Why do companies implement a cap?

While commission caps are rare among modern sales organizations, some companies still do use them, typically for one of the following reasons.

They’re dealing with temporary financial instability

Whether the market is experiencing a downturn or the company itself is struggling through a financial rough patch, a company might implement a cap as a means to keep costs low.

They want to establish consistent spending throughout the year

An organization might want to establish consistency from quarter to quarter so they can forecast spending and plan budgets more effectively. They could implement a cap on reps’ commissions to avoid spending an unexpectedly high amount on commission in one pay period compared to another.

They’re wary of overpaying for a big deal

When a sales rep closes a massive deal, they likely earn a massive commission payout. While they’re also generating a ton of money for their company, some businesses fear that paying a rep too much for a single deal might cause them to work less hard on bringing in additional deals.

The drawbacks of implementing a cap on commission

On the surface, these payout caps might seem like a logical method for an organization to reduce costs and avoid big swings in how much they pay out to reps. But, consider the following drawbacks and you’ll understand why implementing a commission cap often creates more problems than it solves.

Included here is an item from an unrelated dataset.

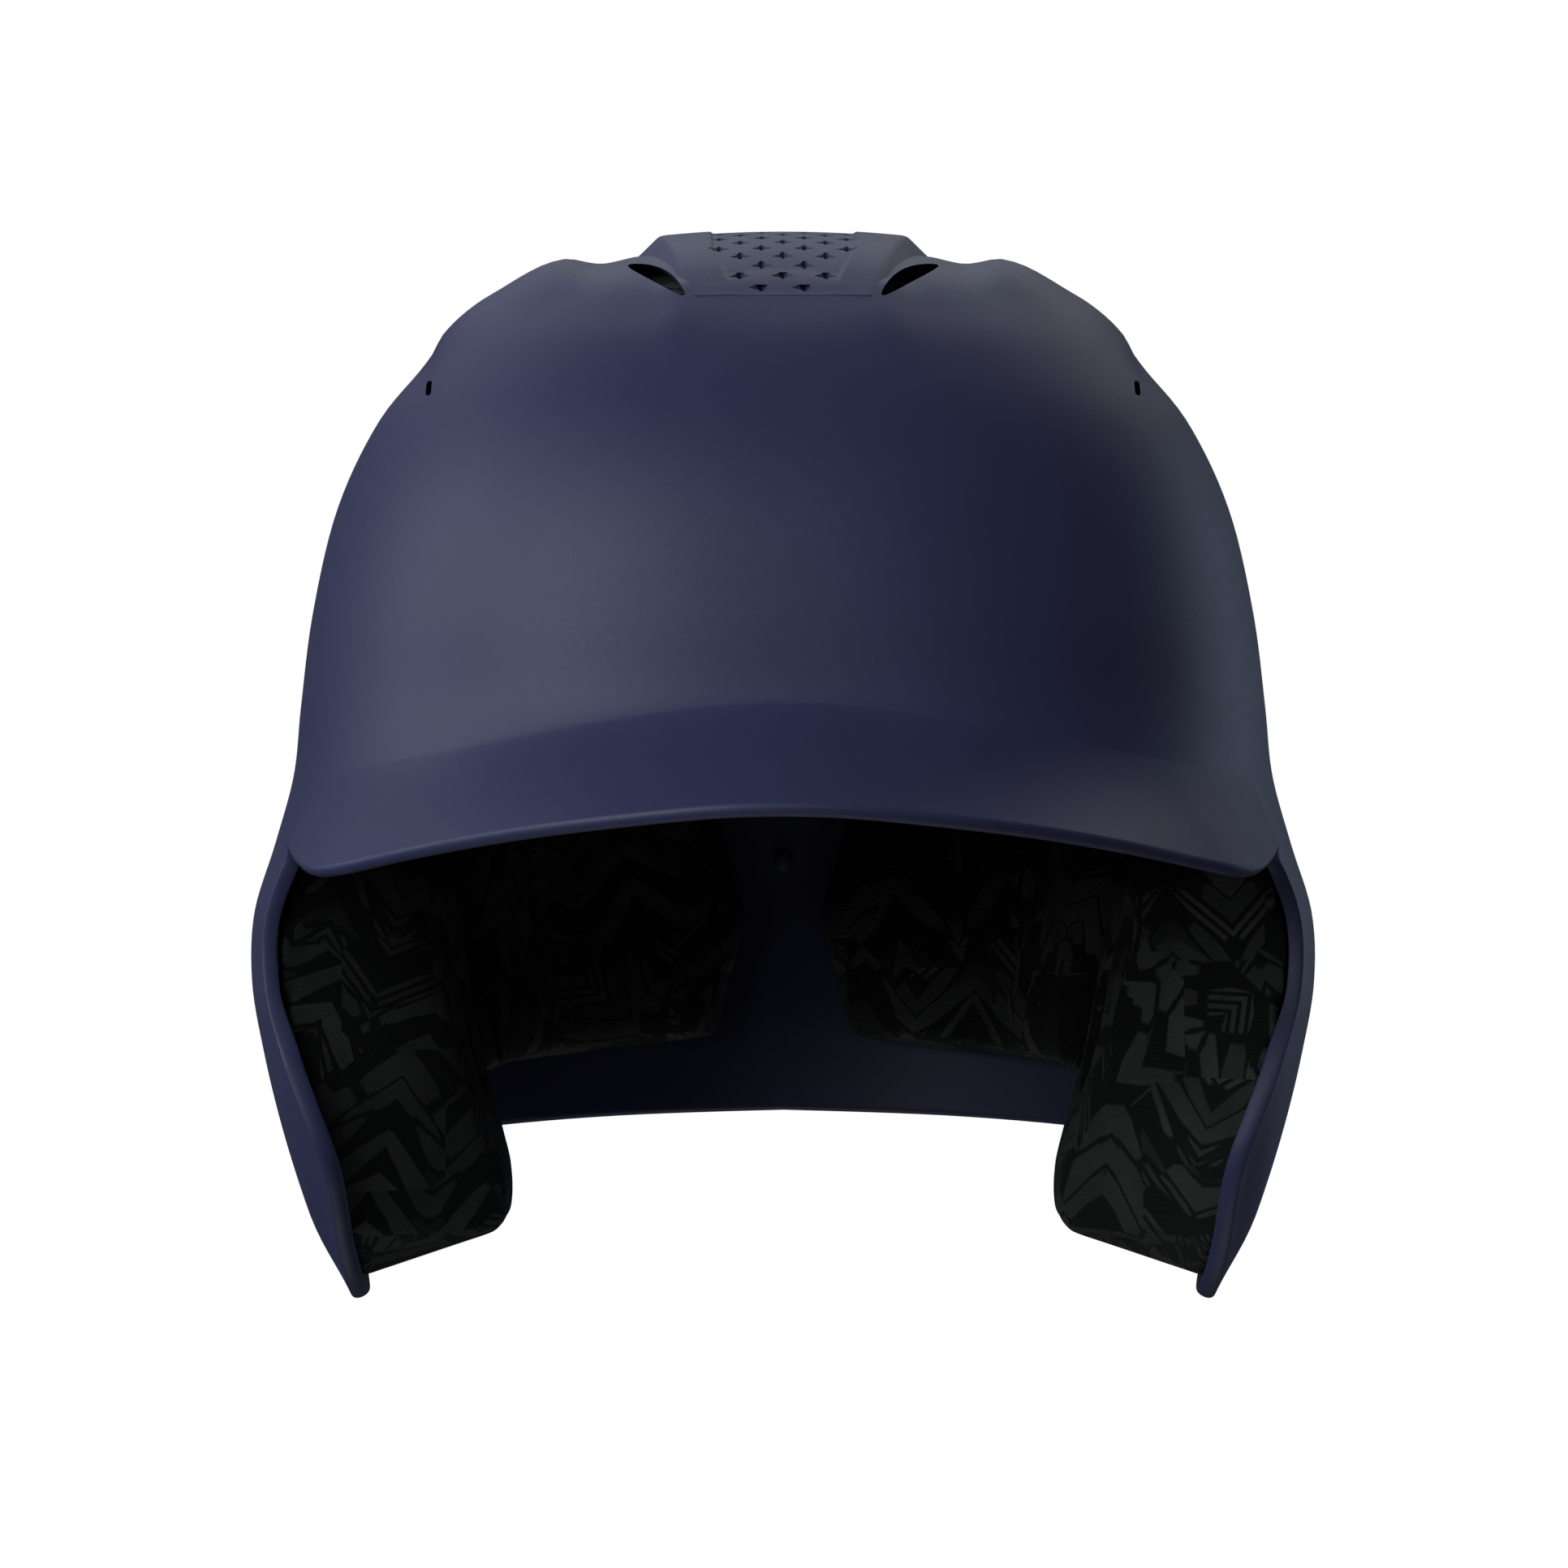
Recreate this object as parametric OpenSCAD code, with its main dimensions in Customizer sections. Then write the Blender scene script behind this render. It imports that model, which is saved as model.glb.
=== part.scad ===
// Batting helmet with two ear flaps: a moulded shell with a raised, vented crown,
// and eight pads. Each pad is a firm foam block, a comfort foam layer and a fabric
// cover, held to the shell by hook-and-loop patches.
// +Z is up, the brim points to -Y, and the origin is under the middle of the
// helmet at the height of the ear flaps' tips.

/* [Shell] */
// Greatest width across the ear flaps
shell_w = 233; // [205:1:245]
// Length from the brim's lip to the back of the shell
shell_l = 286; // [250:1:300]
// Height from the ear flaps' tips to the top of the crown
shell_h = 235; // [205:1:245]
// Wall thickness of the moulded shell
wall_t = 3.2; // [2.8:0.1:3.6]
// Thickness of the bead that stiffens the flaps' edges
bead_t = 4; // [4:0.5:7]

/* [Openings] */
// Width of the ear holes, front to back
ear_hole_w = 28; // [22:1:30]
// Height of the ear holes
ear_hole_h = 34; // [26:1:38]
// Height of the crescent vents' mouths beside the crown ridge
vent_h = 3.7; // [2.5:0.1:4]

/* [Pads] */
// Thickness of the soft comfort foam next to the head
soft_t = 7; // [5:0.5:8]
// Thickness of the fabric over the foam
cover_t = 1.2; // [1:0.1:1.6]
// Thickness of one hook patch or one loop patch
patch_t = 1; // [0.8:0.1:1.2]

/* [Hidden] */
// Each pad's name, its kind, and the side it is on: left is the wearer's, at +X
PADS = [["brow", "brow", 1], ["crown", "crown", 1],
        ["temple_left", "temple", 1], ["temple_right", "temple", -1],
        ["jaw_left", "jaw", 1], ["jaw_right", "jaw", -1],
        ["rear_left", "rear", 1], ["rear_right", "rear", -1]];
LAYERS = ["firm_foam", "comfort_foam", "cover"];

// The tables below describe a helmet of these sizes, and are scaled from them.
scale_x = shell_w / 233;
scale_y = shell_l / 286;
scale_z = shell_h / 235;
// The dome is lofted about an upright axis this far behind the middle
axis_y = 5;

// Level lines of the dome: height, half width, reach to the front, reach to the back
DOME = [
    [230, 0, 0, 0], [229, 27, 20, 30], [226.5, 46, 36, 50], [222, 61, 49.5, 64],
    [215, 71.5, 62, 79], [205, 79.5, 76.5, 94], [190, 90, 90.5, 108.5],
    [172, 98, 100.5, 120], [150, 103, 107, 129], [130, 105.5, 110.5, 134],
    [115, 107, 118, 136.5], [100, 111, 126, 137.5], [85, 115.5, 131, 137],
    [70, 116, 130, 135], [55, 113.5, 127, 132.5], [40, 110, 120, 131],
    [25, 105.5, 115, 130.5], [10, 100, 112, 130], [-5, 93, 110, 130]
];
// The same level lines on the head's side of the pads
HEAD = [
    [206, 0, 0, 0], [205, 18, 18, 22], [203, 31, 30, 38], [199, 43, 41, 51],
    [194, 50, 52, 63], [187, 57, 64, 76], [176, 65, 77, 90], [162, 71, 85.5, 99.5],
    [146, 75.5, 90.5, 105], [129, 77, 91.5, 108], [115, 77, 91, 109],
    [100, 76, 90, 109], [85, 74, 88, 108.5], [70, 71, 86, 107.5], [55, 68, 84, 107],
    [40, 64, 82, 106], [25, 60, 80, 105], [10, 60, 80, 105], [-5, 60, 80, 105]
];
// From this level down, the levels are 15 mm apart
WALL_LEVEL = 9;
LEVEL_STEP = 15;

// The shell's edge from the brim's lip, round a flap, to the back: azimuth that the
// column starts from, azimuth at the edge, height, and flare beyond the dome
EDGE = [
    [0, 0, 109.4, 26.7], [5, 5, 109, 25.8], [13, 13, 107.1, 21.4], [24, 24, 103.8, 14.6],
    [38, 38, 98.5, 9], [44, 44, 96.3, 9], [48, 48, 96.2, 8.2], [53, 53, 98, 6],
    [59, 59, 100.6, 3.4], [62.5, 63.2, 96.5, 0], [66.5, 65.4, 83, 0], [69.5, 65, 68, 0],
    [72, 62.2, 53, 0], [74.5, 60.3, 39, 0], [76, 60.5, 30, 0], [78, 63, 21, 0],
    [80, 66.5, 13.5, 0], [83, 71, 6.5, 0], [86.5, 77, 2.5, 0], [90, 84, 1.2, 0],
    [94.5, 92, 2.5, 0], [100, 100, 6, 0], [108, 110, 14.5, 0], [119, 122, 25, 0],
    [135, 138, 31, 0], [158, 160, 34.5, 0], [180, 180, 36, 0]
];
// The soft crease between the dome and the brim: its height over the nose, and how
// far it has dropped where it meets the flaps
CREASE_Z = 130;
CREASE_DROP = 23;
CREASE_END = 58;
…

It demotivates sales reps 

A cap on commission tells sales reps there’s a limit on how much they can earn, which can demotivate them to go above and beyond to bring in the most revenue possible. As a rep approaches their commission cap, they’ll understandably put less effort into building out pipeline and closing deals.

Some companies establish an extremely high commission cap, thinking: “Reps will rarely or never hit that limit, but this protects us from overspending just in case they do.” But even a seemingly unreachable cap can have an adverse psychological effect on sales reps. Knowing there’s a ceiling on one’s earning potential can demotivate, no matter how high that ceiling is.

It results in less overall revenue 

Businesses implement caps with the hope of saving money, but this often produces the opposite result. A cap can reduce not only a company’s commission expenses, but also the total amount of revenue being generated, once sales reps have no incentive to close more deals.

It incentivizes poor sales behaviors

Some sales reps react to a cap on commission by simply becoming less productive. Others look for loopholes around the commission gap, the most popular method being to push a deal to the next pay period so they’ll receive commission for it. These tactics might negatively impact customer experience, as the sales rep is literally making the customer wait. 

It puts companies at risk for high employee turnover 

As stated above, most modern sales organizations don’t cap their reps’ commissions. So if your company caps commission to cut costs, your reps will know there are plenty of other employers out there who will offer them uncapped commission. Plus, a sales rep who reaches a commission cap is likely a top performer – the exact type of sales employee you don’t want to lose to a competitor.

It makes it harder to hire new talent 

Whether an organization wants to expand their team or needs to replace reps who are leaving, capping commission means it will face an uphill battle in the hiring market. High-quality candidates will likely have a number of options when searching for a new role. If they have a choice, they’ll almost certainly choose an employer who doesn’t limit their earnings potential.

Think carefully before you cap

Capped commissions come with disadvantages that can hurt an organization in the long run. However, companies may benefit from a commission cap if they’re still ironing out their commission strategy or need to navigate a temporary period of financial instability. Weigh the pros and cons carefully before capping your commissions — and re-evaluate as needed to avoid prolonged caps.